Give back an exact copy of the lines from the start of the material through the line bearing "sheet_t = 1.5; // [1:0.25:2]". Include both ends and nothing else.

>>>

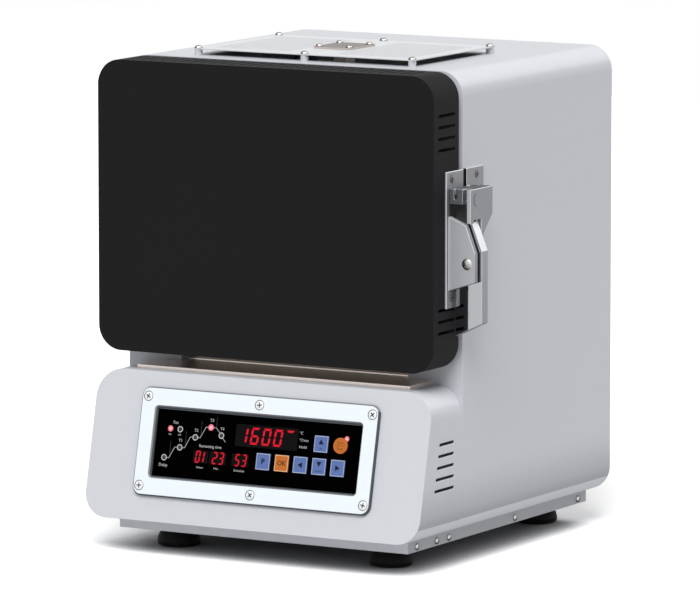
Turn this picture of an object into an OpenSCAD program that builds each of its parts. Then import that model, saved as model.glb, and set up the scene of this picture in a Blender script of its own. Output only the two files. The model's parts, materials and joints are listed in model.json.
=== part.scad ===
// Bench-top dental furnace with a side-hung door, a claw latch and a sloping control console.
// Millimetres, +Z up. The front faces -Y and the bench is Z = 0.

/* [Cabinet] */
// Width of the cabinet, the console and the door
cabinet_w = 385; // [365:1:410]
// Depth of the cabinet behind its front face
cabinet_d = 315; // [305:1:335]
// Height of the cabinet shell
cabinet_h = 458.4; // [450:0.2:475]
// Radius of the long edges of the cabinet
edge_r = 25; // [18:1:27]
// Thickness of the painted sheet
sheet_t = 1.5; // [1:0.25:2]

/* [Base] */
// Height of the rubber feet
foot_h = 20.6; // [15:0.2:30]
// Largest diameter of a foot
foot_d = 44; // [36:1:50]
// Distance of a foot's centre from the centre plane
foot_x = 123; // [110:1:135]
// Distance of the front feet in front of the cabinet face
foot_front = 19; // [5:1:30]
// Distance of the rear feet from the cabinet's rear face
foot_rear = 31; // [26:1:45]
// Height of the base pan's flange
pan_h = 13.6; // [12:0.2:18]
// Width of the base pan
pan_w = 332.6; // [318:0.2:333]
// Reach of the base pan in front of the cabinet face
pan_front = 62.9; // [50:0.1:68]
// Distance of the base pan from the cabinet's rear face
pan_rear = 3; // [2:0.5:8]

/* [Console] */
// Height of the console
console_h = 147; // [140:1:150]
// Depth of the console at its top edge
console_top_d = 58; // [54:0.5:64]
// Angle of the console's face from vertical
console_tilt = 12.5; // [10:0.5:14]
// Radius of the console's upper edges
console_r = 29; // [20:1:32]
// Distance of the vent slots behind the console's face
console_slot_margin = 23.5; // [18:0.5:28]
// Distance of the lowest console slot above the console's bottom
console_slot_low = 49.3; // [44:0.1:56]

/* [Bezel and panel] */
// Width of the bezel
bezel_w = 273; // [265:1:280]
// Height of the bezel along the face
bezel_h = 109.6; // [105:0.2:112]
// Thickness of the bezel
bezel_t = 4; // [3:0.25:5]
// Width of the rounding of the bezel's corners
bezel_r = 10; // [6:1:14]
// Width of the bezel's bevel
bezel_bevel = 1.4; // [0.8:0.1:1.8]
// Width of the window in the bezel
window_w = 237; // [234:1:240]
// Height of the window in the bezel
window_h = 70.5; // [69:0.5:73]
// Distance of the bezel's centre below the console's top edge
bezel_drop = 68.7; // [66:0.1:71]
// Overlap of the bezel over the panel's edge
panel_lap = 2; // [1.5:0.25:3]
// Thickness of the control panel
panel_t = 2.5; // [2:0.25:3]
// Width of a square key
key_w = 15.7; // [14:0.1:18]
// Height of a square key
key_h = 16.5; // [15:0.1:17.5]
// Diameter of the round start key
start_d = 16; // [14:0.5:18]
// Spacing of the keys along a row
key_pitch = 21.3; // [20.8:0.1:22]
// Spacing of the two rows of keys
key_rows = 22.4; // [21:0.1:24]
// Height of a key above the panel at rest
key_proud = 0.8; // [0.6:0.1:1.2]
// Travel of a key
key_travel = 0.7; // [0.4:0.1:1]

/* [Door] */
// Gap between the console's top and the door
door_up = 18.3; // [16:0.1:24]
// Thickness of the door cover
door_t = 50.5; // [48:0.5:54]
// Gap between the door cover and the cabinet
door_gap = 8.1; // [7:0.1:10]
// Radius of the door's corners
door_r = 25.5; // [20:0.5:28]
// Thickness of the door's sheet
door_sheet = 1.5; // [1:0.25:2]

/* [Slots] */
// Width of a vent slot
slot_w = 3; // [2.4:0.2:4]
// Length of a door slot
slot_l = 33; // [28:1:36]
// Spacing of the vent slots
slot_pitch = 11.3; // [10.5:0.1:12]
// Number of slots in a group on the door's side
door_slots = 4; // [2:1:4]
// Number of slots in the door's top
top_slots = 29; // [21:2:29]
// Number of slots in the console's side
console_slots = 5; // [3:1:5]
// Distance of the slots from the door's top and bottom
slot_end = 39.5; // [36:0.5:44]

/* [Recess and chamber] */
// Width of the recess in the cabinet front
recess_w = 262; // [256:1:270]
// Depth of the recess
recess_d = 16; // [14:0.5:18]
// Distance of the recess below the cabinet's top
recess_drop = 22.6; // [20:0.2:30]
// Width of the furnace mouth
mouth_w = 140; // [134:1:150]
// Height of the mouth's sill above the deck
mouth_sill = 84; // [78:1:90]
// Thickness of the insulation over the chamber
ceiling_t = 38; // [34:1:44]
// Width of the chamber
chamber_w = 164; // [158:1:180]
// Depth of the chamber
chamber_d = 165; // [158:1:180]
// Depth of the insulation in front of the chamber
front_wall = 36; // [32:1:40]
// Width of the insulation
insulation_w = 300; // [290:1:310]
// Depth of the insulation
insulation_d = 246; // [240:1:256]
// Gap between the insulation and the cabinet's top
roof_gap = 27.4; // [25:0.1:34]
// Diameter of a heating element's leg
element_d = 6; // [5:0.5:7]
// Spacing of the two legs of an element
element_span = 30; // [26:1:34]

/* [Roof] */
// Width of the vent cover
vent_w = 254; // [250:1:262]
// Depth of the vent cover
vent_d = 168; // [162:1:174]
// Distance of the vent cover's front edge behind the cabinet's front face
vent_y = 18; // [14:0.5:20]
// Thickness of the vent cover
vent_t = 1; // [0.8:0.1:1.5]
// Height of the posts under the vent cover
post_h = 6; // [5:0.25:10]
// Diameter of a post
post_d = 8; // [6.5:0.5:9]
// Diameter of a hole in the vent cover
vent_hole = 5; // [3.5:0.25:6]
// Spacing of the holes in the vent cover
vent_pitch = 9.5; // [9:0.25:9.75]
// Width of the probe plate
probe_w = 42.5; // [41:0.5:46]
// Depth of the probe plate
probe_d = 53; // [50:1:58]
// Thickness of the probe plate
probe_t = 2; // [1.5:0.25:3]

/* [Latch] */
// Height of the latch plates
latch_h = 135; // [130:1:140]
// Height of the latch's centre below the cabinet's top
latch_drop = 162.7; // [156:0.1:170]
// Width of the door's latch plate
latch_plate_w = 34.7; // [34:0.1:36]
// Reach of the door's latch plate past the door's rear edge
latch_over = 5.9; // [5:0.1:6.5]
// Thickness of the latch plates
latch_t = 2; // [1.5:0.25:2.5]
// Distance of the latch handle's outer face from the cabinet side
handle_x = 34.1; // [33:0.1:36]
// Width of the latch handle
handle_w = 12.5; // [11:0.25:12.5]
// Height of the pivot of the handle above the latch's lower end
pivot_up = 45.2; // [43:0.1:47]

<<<

WORKED ANSWER
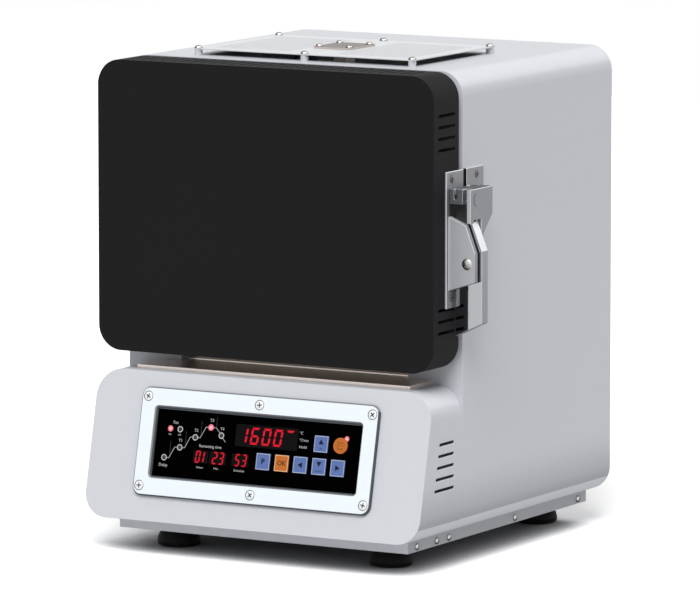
Turn this picture of an object into an OpenSCAD program that builds each of its parts. Then import that model, saved as model.glb, and set up the scene of this picture in a Blender script of its own. Output only the two files. The model's parts, materials and joints are listed in model.json.
=== part.scad ===
// Bench-top dental furnace with a side-hung door, a claw latch and a sloping control console.
// Millimetres, +Z up. The front faces -Y and the bench is Z = 0.

/* [Cabinet] */
// Width of the cabinet, the console and the door
cabinet_w = 385; // [365:1:410]
// Depth of the cabinet behind its front face
cabinet_d = 315; // [305:1:335]
// Height of the cabinet shell
cabinet_h = 458.4; // [450:0.2:475]
// Radius of the long edges of the cabinet
edge_r = 25; // [18:1:27]
// Thickness of the painted sheet
sheet_t = 1.5; // [1:0.25:2]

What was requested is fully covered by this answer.